老虎頭上的沉思

2012/05/20 18:30:10 網誌分類: 行山手記
20 May

過了五月穀雨的日子,天氣悶熱,每天雨總是下過不停,令人心情鬱悶、渾身不舒服,人變得沒有勁,甚麼事都不想做。

 

星期天,趁著陽光不太猛烈,一大清早,計劃來一個短的遠足,由東涌的白芒村起步,沿著東梅古道,經過大蠔村、亞婆塱、老虎頭、榴花峒、二白坳、直到終點愉景灣。

 

誰知起步不久,風雲驟變,黑雲密佈,還來了雷暴,傾刻間,下起大雨來,急忙跑到就近的白芒村避雨亭內。等待雨停期間,時間過得特別慢,雖然眼前景色絕美,雨點紛紛打落在紅樹枝葉和泥灘岸上,但被困等候的感覺,一點也不好受。

 

避雨亭內,有另一位老外,彼此悶得發荒,就自然地攀談起來。他名叫卡羅斯,是南非人,短暫停留香港探親。女婿是一位華人機師,女兒在港做外籍英文老師,他已退休,年過七十,但看來體格強健,精神奕奕。

 

卡羅斯退休前是一名船員,祖藉葡萄牙,隨船航行到南非,因為發現當地有鑽石、黃金、白銀,還有天然氣、放射性鈾等,資源豐富,取之不盡,就留了下來工作。

 

南非除了葡萄牙人,也有來自世界各國的淘金者,包括歐洲人、中國人、亞洲人、澳洲人、南美人、北美人,非洲人等,儼如一個聯合國。
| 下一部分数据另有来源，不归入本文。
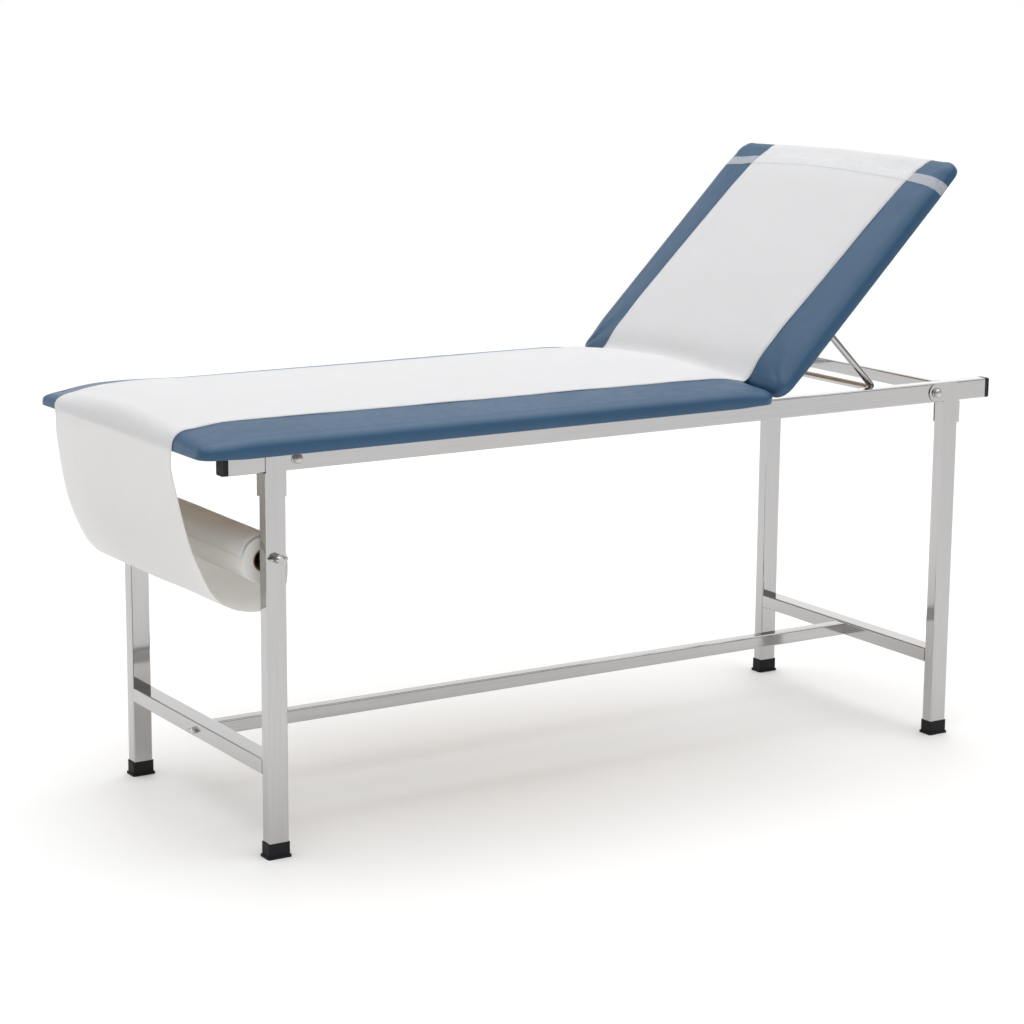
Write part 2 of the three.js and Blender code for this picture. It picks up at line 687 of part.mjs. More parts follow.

歐洲人生活較富裕,是各個礦場的主人,而其他黑人和黃種人多為奴隸僱工,生活較為貧窮。

 

南非雖然是非洲本土上最富裕的國家,農產品豐富,還盛產鮑魚、龍蝦、各種貴價金屬,但貧富懸殊問題仍然嚴重,治安素來不好,連首都約翰內斯堡,遊客被搶劫的事件,時有發生。根源問題是當地黑人習慣懶散,不肯工作,情願一面領政府救濟金過活,一面又在街頭行乞。

南非的民主之路走來不易,香港的搖滾樂隊Beyond,曾經寫了一首《光輝歲月》的歌,獻給首任民選總統曼德拉,歌頌他如何領導國家走向民主,結束長期的種族隔離措施,推動黑人白人的大和解,讓南非成為一個多元族群的社會。

曼德拉爭取黑人的公民權利運動,緣於「聖雄甘地」的啟發。甘地是一位律師,曾被派到南非工作,他買了一張頭等車廂的車票,但因種族歧視的緣故,竟被要求調換到三等車廂,他拒絕接受,結果被人從彼得馬里茨堡火車上扔了出去。

甘地於是領導當地的礦工,發起不服從」及「非暴力」的公民抗命運動,遊行示威,挑戰當地的眾多「黑法令」和不合理的法律。事件鬧大,因太多人響應聲援,加入罷工行列,結果癱瘓了礦場,迫爆監獄,迫使政府妥協。

曼德拉是一個爭議性人物,他和甘地不同,雙手染滿鮮血,他在南非黑人中,被暱稱為馬迪巴,享有族長崇高的榮譽頭銜。但他同時是非洲國民大會的武裝組織「民族之矛」的領袖,在當選總統前,曾大規模地暗殺白人對手和黑人異見人士,密謀推翻政府。他任職總統後,也支持津巴布韋獨裁領袖,血腥鎮壓國內的反對勢力。

殺戮種下了仇恨,難怪立國以來,種族衝突仍時有發生,好戰份子蠢蠢欲動,國家暗藏不穩定的旋渦。心想曼德拉不是人稱的英雄,始終是一個政治人物,為求得到利益,不擇手段,不知情的國際社會,才給予他無盡的讚許和超過一百個的和平獎項,包括諾貝爾和平獎。

 

雨停了,和卡羅斯分手道別,走在老虎頭上,放目遠看,山下是愉景灣的私人高爾夫球場,綠草如茵,是富豪和不少外籍人士的休閑場地,四圍有鐵絲網,閒人免進,頗有昔日南非隔離政策下,將人分開等級的味道。

心頭上的鬱結始終揮之不去,究竟曼德拉的真面目,是否一個披著狼皮的偽君子?為追求權位,是否一定需要流這許多人的血?他是一只紙老虎,還是一頭殺人不貶眼的惡老虎?